Three‐Phase‐Heterojunction Cu/Cu2O–Sb2O3 Catalyst Enables Efficient CO2 Electroreduction to CO and High‐Performance Aqueous Zn–CO2 Battery

Abstract Zn–CO 2 batteries are excellent candidates for both electrical energy output and CO 2 utilization, whereas the main challenge is to design electrocatalysts for electrocatalytic CO 2 reduction reactions with high selectivity and low cost.
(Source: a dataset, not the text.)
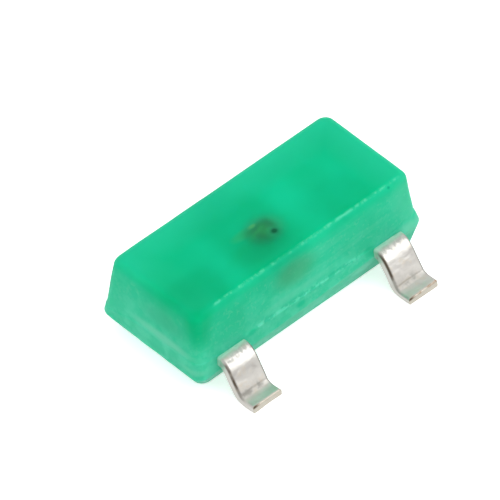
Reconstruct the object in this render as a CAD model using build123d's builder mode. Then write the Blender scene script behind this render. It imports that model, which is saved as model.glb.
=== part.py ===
from build123d import *
from math import cos, radians, sin, tan
import os

# A moulded surface-mount light-emitting diode with three gull-wing leads. Millimetres, +Z up.
# The origin is on the board, in the middle of the lead pattern. The two front leads face -Y.

# --- lead frame, stamped from one strip -------------------------------------------------------------
frame_thickness = 0.105
frame_underside = 0.27          # height of the flat strip's underside above the board
arris_radius = 0.022            # rounding that the stamping leaves along the upper edges

# --- gull-wing leads --------------------------------------------------------------------------------
lead_pitch = 1.90               # between the middles of the two front leads
lead_width = 0.34
lead_reach = 1.08               # from the middle of the part to a front lead's tip
back_lead_reach = 1.06          # and to the back lead's tip
tip_rounding = 0.035            # where the cutter rolled over the upper edge of a tip
lead_slope = 54.5               # degrees, how steeply the lead comes down
foot_length = 0.20              # from the lower bend's corner to the tip, on the strip's middle
crease_radius = 0.05            # groove that the bending tool leaves across the top of the foot
crease_depth = 0.02
upper_bend_radius = 0.12        # both at the middle of the strip's thickness
lower_bend_radius = 0.085

# --- ends of the leads inside the resin -------------------------------------------------------------
post_width = 0.50               # the pads that the two front leads end in
post_length = 0.58
post_gap = 0.26                 # between the paddle and each post
paddle_width = 0.66             # the pad that carries the chip
paddle_length = 0.74
shoulder_inset = 0.17           # from the moulded band to the posts and the paddle
pad_corner_radius = 0.05
strip_overlap = 0.10            # how far a lead's strip runs into its post or paddle

# --- moulded body -----------------------------------------------------------------------------------
band_length = 2.735             # the widest outline, along the lower edge of the parting band
band_width = 1.264
band_cover = 0.015              # how much thicker the band is than the strip, above and below
band_flare = 0.018              # how far the band's lower edge stands out past its upper edge
upper_step = 0.006              # ledge between the band and the upper half
parting_tilt = 2.6              # degrees, how much the band's lower edge rises along X
upper_height = 0.503
stand_off = 0.015               # gap between the board and the body's underside
upper_end_draft = 4.0           # degrees from upright
upper_side_draft = 9.0
lower_end_draft = 16.0
lower_side_draft = 20.8
underside_shift = 0.065         # the underside sits this far along X from the upper half
band_shift = 0.02               # and the band's lower edge this far
corner_radius = 0.105
top_edge_radius = 0.085
underside_edge_radius = 0.02

# --- chip and its connections -----------------------------------------------------------------------
chip_size = 0.26
chip_height = 0.12
chip_offset_x = 0.03            # where the chip was set down on the paddle
chip_offset_y = -0.02
attach_margin = 0.035           # how far the adhesive shows past the chip
attach_height = 0.015
contact_diameter = 0.11
contact_height = 0.01
ball_diameter = 0.078
ball_height = 0.03
ball_rounding = 0.012
wire_diameter = 0.028
wire_rise = 0.13                # from the ball up to the top of the loop
wire_level = 0.20               # length of the nearly level stretch beside the top of the loop
wire_droop = 0.015
wire_bend_radius = 0.05
stitch_length = 0.09
stitch_width = 0.055
stitch_height = 0.028
stitch_from_side = 0.10         # from the post's inner edge
stitch_from_front = 0.28        # and from its front edge

# --- sizes worked out from those --------------------------------------------------------------------
frame_top = frame_underside + frame_thickness
frame_middle = frame_underside + frame_thickness / 2
foot_middle = frame_thickness / 2
band_bottom = frame_underside - band_cover
band_top = frame_top + band_cover
body_bottom = stand_off
body_top = band_top + upper_height
band_half_width = band_width / 2
post_inner_edge = paddle_width / 2 + post_gap
post_front = -band_half_width + shoulder_inset
paddle_back = band_half_width - shoulder_inset
chip_place = (chip_offset_x, chip_offset_y)
chip_bottom = frame_top + attach_height
contact_bottom = chip_bottom + chip_height
ball_bottom = contact_bottom + contact_height
ball_top = ball_bottom + ball_height
strip_start = band_half_width - shoulder_inset - strip_overlap


def lead_path(side, reach):
    """Middle line of a gull-wing lead at x = 0, from inside the body out to the tip."""
    heel = reach - foot_length
    shoulder = heel - (frame_middle - foot_middle) / tan(radians(lead_slope))
    corners = [
        (0, side * strip_start, frame_middle),
        (0, side * shoulder, frame_middle),
        (0, side * heel, foot_middle),
        (0, side * reach, foot_middle),
    ]
    return FilletPolyline(*corners, radius=[upper_bend_radius, lower_bend_radius])


def rolled_edge(side, reach):
    """What is missing along the upper edge of a lead's tip."""
    with BuildPart() as corner:
        with Locations((0, side * reach, frame_thickness)):
            Box(lead_width * 2, tip_rounding * 2, tip_rounding * 2)
        with Locations((0, side * (reach - tip_rounding), frame_thickness - tip_rounding)):
            Cylinder(tip_rounding, lead_width * 2, rotation=(0, 90, 0), mode=Mode.SUBTRACT)
    return corner.part


def bent_lead(x, side, reach):
    """A gull-wing strip that starts inside the body and comes down to its foot."""
    crease = reach - foot_length + crease_radius
    with BuildPart() as strip:
        with BuildLine() as middle:
            lead_path(side, reach)
        with BuildSketch(Plane(middle.line @ 0, x_dir=(-side, 0, 0), z_dir=(0, side, 0))):
            stamped = Rectangle(lead_width, frame_thickness)
            fillet(stamped.vertices().group_by(Axis.Y)[-1], arris_radius)
        sweep(path=middle.line)
        with Locations((0, side * crease, frame_thickness - crease_depth + crease_radius)):
            Cylinder(crease_radius, lead_width * 2, rotation=(0, 90, 0), mode=Mode.SUBTRACT)
        add(rolled_edge(side, reach), mode=Mode.SUBTRACT)
    return strip.part.moved(Location((x, 0, 0)))


def flat_pad(length, width, centre_x, centre_y):
    """A flat pad of the lead frame, inside the resin."""
    with BuildPart() as pad:
        with BuildSketch(Plane.XY.offset(frame_underside)):
            with Locations((centre_x, centre_y)):
                RectangleRounded(width, length, pad_corner_radius)
        extrude(amount=frame_thickness)
    return pad.part


def front_lead(side_x):
    """One of the two front leads with its post; side_x is -1 on the left and 1 on the right."""
    with BuildPart() as lead:
        add(bent_lead(side_x * lead_pitch / 2, -1, lead_reach))
        post_x = side_x * (post_inner_edge + post_width / 2)
        add(flat_pad(post_length, post_width, post_x, post_front + post_length / 2))
    return lead.part


def narrowed(outline, rise, end_draft, side_draft):
    """An outline (length, width) after a tapered wall of some height."""
    return (
        outline[0] - 2 * rise * tan(radians(end_draft)),
        outline[1] - 2 * rise * tan(radians(side_draft)),
    )


os.makedirs("parts", exist_ok=True)

# Front leads: the left one takes the bond wire, and the right one only anchors the package.
with BuildPart() as anode_lead:
    add(front_lead(-1))
anode_lead.part.label = "anode_lead"
export_step(anode_lead.part, "parts/anode_lead.step")

with BuildPart() as spare_lead:
    add(front_lead(1))
spare_lead.part.label = "spare_lead"
export_step(spare_lead.part, "parts/spare_lead.step")

# Back lead, which widens into the paddle under the chip.
with BuildPart() as cathode_lead:
    add(bent_lead(0, 1, back_lead_reach))
    add(flat_pad(paddle_length, paddle_width, 0, paddle_back - paddle_length / 2))
cathode_lead.part.label = "cathode_lead"
export_step(cathode_lead.part, "parts/cathode_lead.step")

# Dab of silver-filled adhesive on the paddle.
with BuildPart() as die_attach:
    with BuildSketch(Plane.XY.offset(frame_top)):
        with Locations(chip_place):
            dab = chip_size + 2 * attach_margin
            RectangleRounded(dab, dab, attach_margin * 2)
    extrude(amount=attach_height)
die_attach.part.label = "die_attach"
export_step(die_attach.part, "parts/die_attach.step")

# The chip, sawn square.
with BuildPart() as led_chip:
    with BuildSketch(Plane.XY.offset(chip_bottom)):
        with Locations(chip_place):
            Rectangle(chip_size, chip_size)
    extrude(amount=chip_height)
led_chip.part.label = "led_chip"
export_step(led_chip.part, "parts/led_chip.step")

# Round metal contact on the chip.
with BuildPart() as chip_contact:
    with BuildSketch(Plane.XY.offset(contact_bottom)):
        with Locations(chip_place):
            Circle(contact_diameter / 2)
    extrude(amount=contact_height)
chip_contact.part.label = "chip_contact"
export_step(chip_contact.part, "parts/chip_contact.step")

# Bond wire: a ball on the contact, a loop, and a flattened stitch on the left post.
stitch_x = -post_inner_edge - stitch_from_side
stitch_y = post_front + stitch_from_front
loop_top = ball_top + wire_rise
along = Vector(stitch_x - chip_offset_x, stitch_y - chip_offset_y, 0)
level_end = along.normalized() * wire_level
wire_corners = [
    (*chip_place, ball_top - ball_height / 2),
    (*chip_place, loop_top),
    (chip_offset_x + level_end.X, chip_offset_y + level_end.Y, loop_top - wire_droop),
    (stitch_x, stitch_y, frame_top + stitch_height - wire_diameter / 2),
]
with BuildPart() as bond_wire:
    with BuildSketch(Plane.XY.offset(ball_bottom)):
        with Locations(chip_place):
            Circle(ball_diameter / 2)
    extrude(amount=ball_height)
    fillet(bond_wire.edges().group_by(Axis.Z)[-1], ball_rounding)
    with BuildLine() as wire_middle:
        FilletPolyline(*wire_corners, radius=wire_bend_radius)
    with BuildSketch(Plane(wire_middle.line @ 0, z_dir=wire_middle.line % 0)):
        Circle(wire_diameter / 2)
    sweep(path=wire_middle.line)
    with Locations(Plane((stitch_x, stitch_y, frame_top), x_dir=along)):
        on_the_post = (Align.CENTER, Align.CENTER, Align.MIN)
        Box(stitch_length, stitch_width, stitch_height, align=on_the_post)
bond_wire.part.label = "bond_wire"
export_step(bond_wire.part, "parts/bond_wire.step")

# The moulded block: upper half, parting band and lower half, moulded round everything inside it.
band_outline = (band_length, band_width)
band_upper_outline = (band_length - 2 * band_flare, band_width - 2 * band_flare)
upper_outline = (band_upper_outline[0] - 2 * upper_step, band_upper_outline[1] - 2 * upper_step)
top_outline = narrowed(upper_outline, upper_height, upper_end_draft, upper_side_draft)
underside = narrowed(band_outline, band_bottom - body_bottom, lower_end_draft, lower_side_draft)
rising = Vector(cos(radians(parting_tilt)), 0, sin(radians(parting_tilt)))
parting = Plane((band_shift, 0, band_bottom), x_dir=rising, z_dir=(-rising.Z, 0, rising.X))
inner_pieces = [anode_lead, spare_lead, cathode_lead, die_attach, led_chip, chip_contact, bond_wire]
with BuildPart() as moulded_body:
    with BuildSketch(Plane.XY.offset(band_top)):
        RectangleRounded(*upper_outline, corner_radius)
    with BuildSketch(Plane.XY.offset(body_top)):
        RectangleRounded(*top_outline, corner_radius)
    loft()
    fillet(moulded_body.faces().sort_by(Axis.Z)[-1].edges(), top_edge_radius)
    with BuildSketch(parting):
        RectangleRounded(*band_outline, corner_radius)
    with BuildSketch(Plane.XY.offset(band_top)):
        RectangleRounded(*band_upper_outline, corner_radius)
    loft()
    with BuildSketch(parting):
        RectangleRounded(*band_outline, corner_radius)
    with BuildSketch(Plane.XY.offset(body_bottom)):
        with Locations((underside_shift, 0)):
            RectangleRounded(*underside, corner_radius)
    loft()
    fillet(moulded_body.faces().sort_by(Axis.Z)[0].edges(), underside_edge_radius)
    for piece in inner_pieces:
        add(piece.part, mode=Mode.SUBTRACT)
moulded_body.part.label = "moulded_body"
export_step(moulded_body.part, "parts/moulded_body.step")
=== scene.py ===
# %% [markdown]
# # A surface-mount LED in green resin
# The part is a tiny block of milky green epoxy with three bent metal leads. A chip, its gold wire and
# the inner ends of the leads show dimly through the resin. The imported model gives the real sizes, and
# this file gives it its finish: first the camera, then the block, the leads and what is inside, each
# with its own material, and last the floor and the studio light.

# %% Load the frame
import math
import bmesh
import bpy
from mathutils import Matrix, Vector, noise


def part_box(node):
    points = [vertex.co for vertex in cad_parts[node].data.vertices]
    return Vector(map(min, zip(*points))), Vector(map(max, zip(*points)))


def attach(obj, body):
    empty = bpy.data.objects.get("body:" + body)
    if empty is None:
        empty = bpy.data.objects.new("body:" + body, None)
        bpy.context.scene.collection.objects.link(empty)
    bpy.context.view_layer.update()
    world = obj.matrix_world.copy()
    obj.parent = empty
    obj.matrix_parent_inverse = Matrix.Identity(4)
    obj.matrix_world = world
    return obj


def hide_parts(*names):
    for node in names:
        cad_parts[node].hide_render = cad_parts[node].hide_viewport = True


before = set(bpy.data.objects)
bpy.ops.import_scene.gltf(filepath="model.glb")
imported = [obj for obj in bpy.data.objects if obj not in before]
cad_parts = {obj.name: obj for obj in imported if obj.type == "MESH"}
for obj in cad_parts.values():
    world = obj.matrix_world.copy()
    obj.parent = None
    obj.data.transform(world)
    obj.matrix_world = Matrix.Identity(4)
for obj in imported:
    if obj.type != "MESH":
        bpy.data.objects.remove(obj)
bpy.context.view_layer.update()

# %% [markdown]
# Blender works in metres, and this part is under three millimetres long. Meshes are easiest to think
# about in millimetres, so every piece is shaped in millimetres and scaled once, when it is finished.

# %% Millimetres
MM = 0.001
scene = bpy.context.scene


def box_mm(node):
    """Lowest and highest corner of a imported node, in millimetres."""
    low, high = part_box(node)
    return Vector(low) / MM, Vector(high) / MM


block_low, block_high = box_mm("moulded_body")
print("block in mm:", block_low, block_high)

# %% [markdown]
# ## Camera
# The part is seen from its front left, from well above, through a long lens. A macro lens stands far
# off compared with the part, so the edges stay almost parallel. The camera is placed by its direction
# and distance, and then slid sideways a little to frame the part.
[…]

Herein, the three‐phase heterojunction Cu‐based electrocatalyst (Cu/Cu 2 O‐Sb 2 O 3 ‐15) is synthesized and evaluated for highly selective CO 2 reduction to CO, which shows the highest faradaic efficiency of 96.3% at −1.3 V versus reversible hydrogen electrode, exceeding the previously reported best values for Cu‐based materials. In situ spectroscopy and theoretical analysis indicate that the Sb incorporation into the three‐phase heterojunction Cu/Cu 2 O‐Sb 2 O 3 ‐15 nanomaterial promotes the formation of key * COOH intermediates compared with the normal Cu/Cu 2 O composites. Furthermore, the rechargeable aqueous Zn–CO 2 battery assembled with Cu/Cu 2 O‐Sb 2 O 3 ‐15 as the cathode harvests a peak power density of 3.01 mW cm −2 as well as outstanding cycling stability of 417 cycles. This research provides fresh perspectives for designing advanced cathodic electrocatalysts for rechargeable Zn–CO 2 batteries with high‐efficient electricity output together with CO 2 utilization.